In Italy, the most famous stockfish dishes are the Stocco alla Messinese, Messina’s style stockfish, and Baccala’ alla Vicentina, Vicenza’s style stockfish; in Vicenza for unknown reasons the stocco  is called baccala’.
When living in Palermo, a few times a year we were invited for dinner by family friends from Messina living in town. They often cooked piscistoccu,  stockfish, and served it as a piatto  unico, single serving, with fresh bread, good wine and fruits or they served pasta dressed with the sauce of thepiscistoccu  followed by the fish in its delicious sauce with potatoes and red wine, fruits and other special delicacies Messinesi. They cooked the piscistoccu  in the traditional way, with passion, without short cuts giving to it an unequal taste. In the preparation of this dish, all the ingredients used by all cooks, are the same except for the tomato: some use salsina, tomato paste, others use pomidoro,  pureed peeled tomato.

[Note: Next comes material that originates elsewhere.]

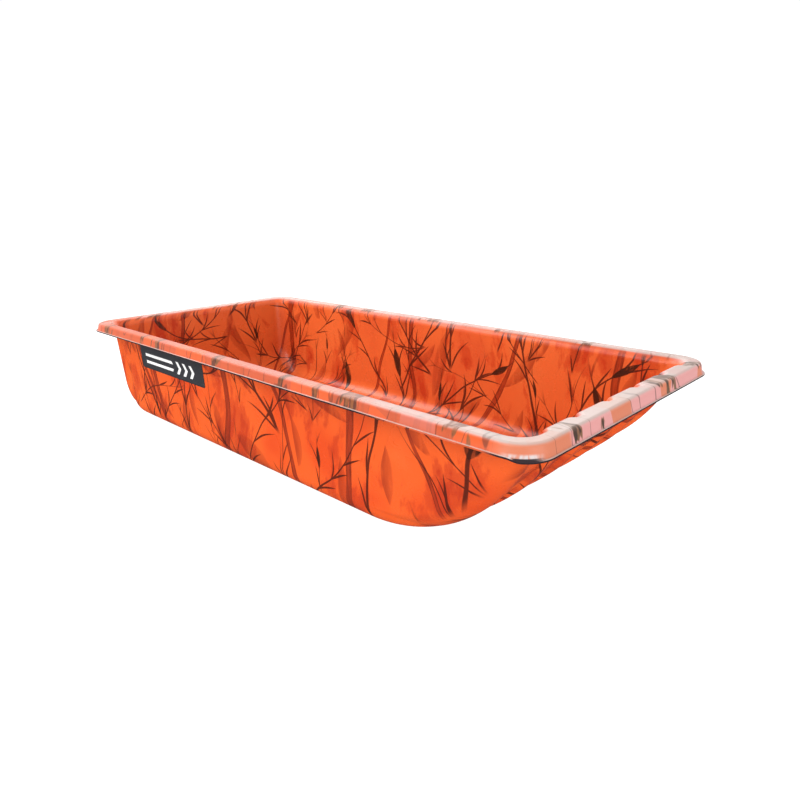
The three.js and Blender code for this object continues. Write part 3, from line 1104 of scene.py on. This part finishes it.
def build_sticker(place_of):
    """A thin closed film between the faces of the CAD sticker, with rounded corners and a softened edge."""
    wide, tall = sticker_columns + 1, sticker_rows + 1
    spots = [(a, b) for b in np.linspace(-1, 1, tall) for a in np.linspace(-1, 1, wide)]
    points = [film_point(place_of, a, b, face_side) for face_side in (-1, 1) for a, b in spots]
    size = wide * tall
    faces = []
    for r in range(sticker_rows):
        for c in range(sticker_columns):
            quad = [r * wide + c, r * wide + c + 1, (r + 1) * wide + c + 1, (r + 1) * wide + c]
            faces.append(quad[::-1])
            faces.append([size + i for i in quad])
    rim = list(range(wide)) + [r * wide + wide - 1 for r in range(1, tall)]
    rim += [sticker_rows * wide + c for c in range(wide - 2, -1, -1)]
    rim += [r * wide for r in range(sticker_rows - 1, 0, -1)]
    for a, b in zip(rim, rim[1:] + rim[:1]):
        faces.append([a, b, size + b, size + a])
    mesh = bpy.data.meshes.new("sticker_film")
    mesh.from_pydata(points, [], faces)
    return mesh


sticker_place = sticker_frame()
sticker = add_object("sticker_film", build_sticker(sticker_place))
print("sticker open edges and litres:", tidy_skin(sticker.data))

# %% Sticker material
charcoal = ink(46, 47, 51)
charcoal_worn = ink(66, 68, 72)
mark_white = ink(232, 232, 230)
mark_drop = 3 * mm
mark_edge = 0.3 * mm
chevron_pitch = 30 * mm
chevron_bar = 11 * mm
chevron_half_height = 15 * mm
chevron_slope = 0.8
chevrons_start, chevrons_end = 30 * mm, 120 * mm
bar_aside = 9 * mm
bar_half = 3.5 * mm
bars_start, bars_end = -125 * mm, 18 * mm


def inside_mark(distance, half):
    return distance.ramp(half - mark_edge, half + mark_edge).flipped()


def make_film():
    """Charcoal film with two long bars and three plain chevrons that point to the nose."""
    material, tree, shader = start_material("charcoal_film")
    spot = add_node(tree, "TexCoord", "Object")
    x, _, z = parts(spot)
    along, up = x - sticker_place.middle.x, z - sticker_place.middle.z + mark_drop
    slope = along + abs(up) * chevron_slope
    stripe = abs((slope / chevron_pitch).math("FRACT") - 0.5) * chevron_pitch
    chevrons = inside_mark(stripe, chevron_bar / 2) * inside_mark(abs(up), chevron_half_height)
    chevrons = chevrons * slope.math("GREATER_THAN", chevrons_start) * slope.math("LESS_THAN", chevrons_end)
    bars = inside_mark(abs(abs(up) - bar_aside), bar_half)
    bars = bars * along.math("GREATER_THAN", bars_start) * slope.math("LESS_THAN", bars_end)
    fleck = noise(spot, 900.0, 3.0, 0.7)
    scratch = noise(pair(x * 30.0, z * 900.0), 1.0, 3.0)
    colour = mixed(charcoal, charcoal_worn, scratch.ramp(0.5, 0.75) * 0.5)
    colour = mixed(colour, mark_white, chevrons.math("MAXIMUM", bars) * fleck.ramp(0.22, 0.32))
    feed(tree, shader, {
        "Base Color": colour,
        "Roughness": scratch * 0.15 + 0.4,
        "Normal": bumps([(fleck, 0.02 * mm), (scratch, 0.02 * mm)]),
        "Specular IOR Level": 0.3,
    })
    print("film nodes:", len(tree.nodes))
    return material


sticker.data.materials.append(make_film())
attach(sticker, "root")
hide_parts("side_sticker")

# %% [markdown]
# ## Floor and light
# The studio is a white cove. Its floor glows like a light table, so that no hard shadow lies under the
# sled, and its walls are the world's light. Glossy plastic at a slant would mirror so bright a floor and
# lose its colour. So the floor and the world below the horizon are dark to mirrored rays only, as black
# card beside a set would be. Two large soft lights make the sheen: a high one behind the sled for the level
# top of the rim, and one above its stern for the rounded foot of the far wall. A third lights the right
# wall under the rim, and a low one ahead of the nose lights what its rim would shade.

# %% Studio
floor_half_size = 30.0
floor_gap = 0.2 * mm
floor_glow = 1.04
floor_grey = 0.12
sky_light = 1.02
mirrored_ground_light = 0.08
horizon_fade = (-0.12, -0.05)


def add_floor_plane():
    mesh = bpy.data.meshes.new("studio_floor")
    corners = [(a * floor_half_size, b * floor_half_size) for a, b in ((-1, -1), (1, -1), (1, 1), (-1, 1))]
    mesh.from_pydata([(x, y, -floor_gap) for x, y in corners], [], [(0, 1, 2, 3)])
    floor = add_object("studio_floor", mesh)
    material, tree, shader = start_material("studio_floor")
    feed(tree, shader, {
        "Base Color": (floor_grey, floor_grey, floor_grey, 1),
        "Emission Color": (1, 1, 1, 1),
        "Emission Strength": floor_glow,
        "Roughness": 0.9,
    })
    floor.data.materials.append(material)
    floor.visible_glossy = False


def add_softbox(name, place_at, target, width, height, watts):
    light = bpy.data.lights.new(name, "AREA")
    light.shape = "RECTANGLE"
    light.size = width
    light.size_y = height
    light.energy = watts
    lamp = add_object(name, light)
    lamp.location = place_at
    lamp.rotation_euler = (Vector(target) - Vector(place_at)).to_track_quat("-Z", "Y").to_euler()
    lamp.visible_camera = False


def light_world():
    """A sky that is white from a little below the horizon upward, and dark below that."""
    world = bpy.data.worlds.new("studio")
    world.use_nodes = True
    tree = world.node_tree
    _, _, up = parts(add_node(tree, "TexCoord", "Generated"))
    light = up.ramp(*horizon_fade) * (sky_light - mirrored_ground_light) + mirrored_ground_light
    feed(tree, tree.nodes["Background"], {"Color": (1, 1, 1, 1), "Strength": light})
    bpy.context.scene.world = world


# Each softbox has a place, a target, a width, a height and a power in watts.
softboxes = {
    "back_softbox": ((-1.7, 1.9, 1.7), (0, 0, 0.1), 3.2, 1.2, 30),
    "top_softbox": ((-1.4, -0.6, 1.8), (0.2, 0.1, 0), 2.2, 1.4, 46),
    "fill_softbox": ((0, -2.15, 1.4), (0, 0.2, 0.1), 1.8, 1.2, 25),
    "nose_softbox": ((2.4, -0.4, 0.45), (0.6, 0, 0.15), 1.6, 0.6, 12),
}
add_floor_plane()
light_world()
for softbox_name, settings in softboxes.items():
    add_softbox(softbox_name, *settings)
bpy.context.scene.view_settings.view_transform = "Standard"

Either way the Stocco alla Messinese though slightly different in its consistency, still has a delicious taste. Try both versions!


SERVES 6

INGREDIENTS

 

  • 1 ½ lbs. of white medium size potatoes
  • 2 lbs. dry stockfish
  • 2 medium onions, chopped
  • 2 stalks of celery chopped
  • 2 tablespoons of capers rinsed and roughly chopped
  • ¼ cup of olive oil
  • 1 bay leaf 
  • 2 cups of pureed peeled tomatoes or 8 oz. tomato paste
  • 1 tablespoon of seedless currants or raisins
  • 1 ½ tablespoons of pine nuts
  • ¼ cup of parsley finely chopped
  • ¼ cup of green olives, pitted and cut in half
  • ¼ cup of black olives, pitted and cut in half
  • Dry hot red peppers flakes, served on the side
  • Salt and pepper to taste 

PREPARATION


Pound the stockfish in order to break up its fibers. Place it in a 6 quart sauce pot with about 4 quarts of cold water. Soak for at least 5 nights, changing the water every 12 hours. It is ready when almost double in volume.  Cut the stockfish into chunks about 2 X 3 inches, eliminate all bones and leave the skin on. At this point it can be kept in the refrigerator for a maximum of 24 hours, until ready to use.


 

The Potatoes
Rinse the potatoes under running water to remove any sand, peel, cut into quarts and place in a large pot with water until ready to use, so they won’t get oxidized and dark. 


 

The Stockfish
Place over a medium heat a large sauté pan with the olive oil, the chopped onions, celery, capers, bay leaf and 1 cup of water. When the water has evaporated, continue sautéing and stir the mixture for a few more minutes until it is barely light golden in color. Add the pureed peeled tomatoes (or the tomato paste diluted in a cup of water), and blend into mixture stirring continuously; mix into sauce 2 cup of water, add salt and pepper to taste and place the fish at the bottom of the pot, skin down. Cover and simmer for 30 minutes.

 

                               

 

Uncoverand gently shake the pot. 

Continue to cook the stockfish for an additional 20 minutes; uncover and gently shake the pot and add the currants or raisins, pine nuts, the green and black olives and the parsley. Drain the potatoes and place them in any space at the bottom of the pot and/or on top of the stockfish. Sprinkle additional salt and pepper over the potatoes and add some water to almost cover the potatoes. Continue simmering covered, occasionally gently shaking the pot. Add some water when it seems necessary. When the potatoes are cooked the stockfish is ready. Never stir the pot to avoid the stockfish from breaking into small pieces.


 

The Serving 
Remove and discard the bay leaf. Serve hot or warm, place crushed red pepper on the table and plenty of fresh bread.


NOTE:
If you want to make extra sauce double all ingredients except for the stockfish. Any extra sauce left over can be utilized as a condiment for pasta.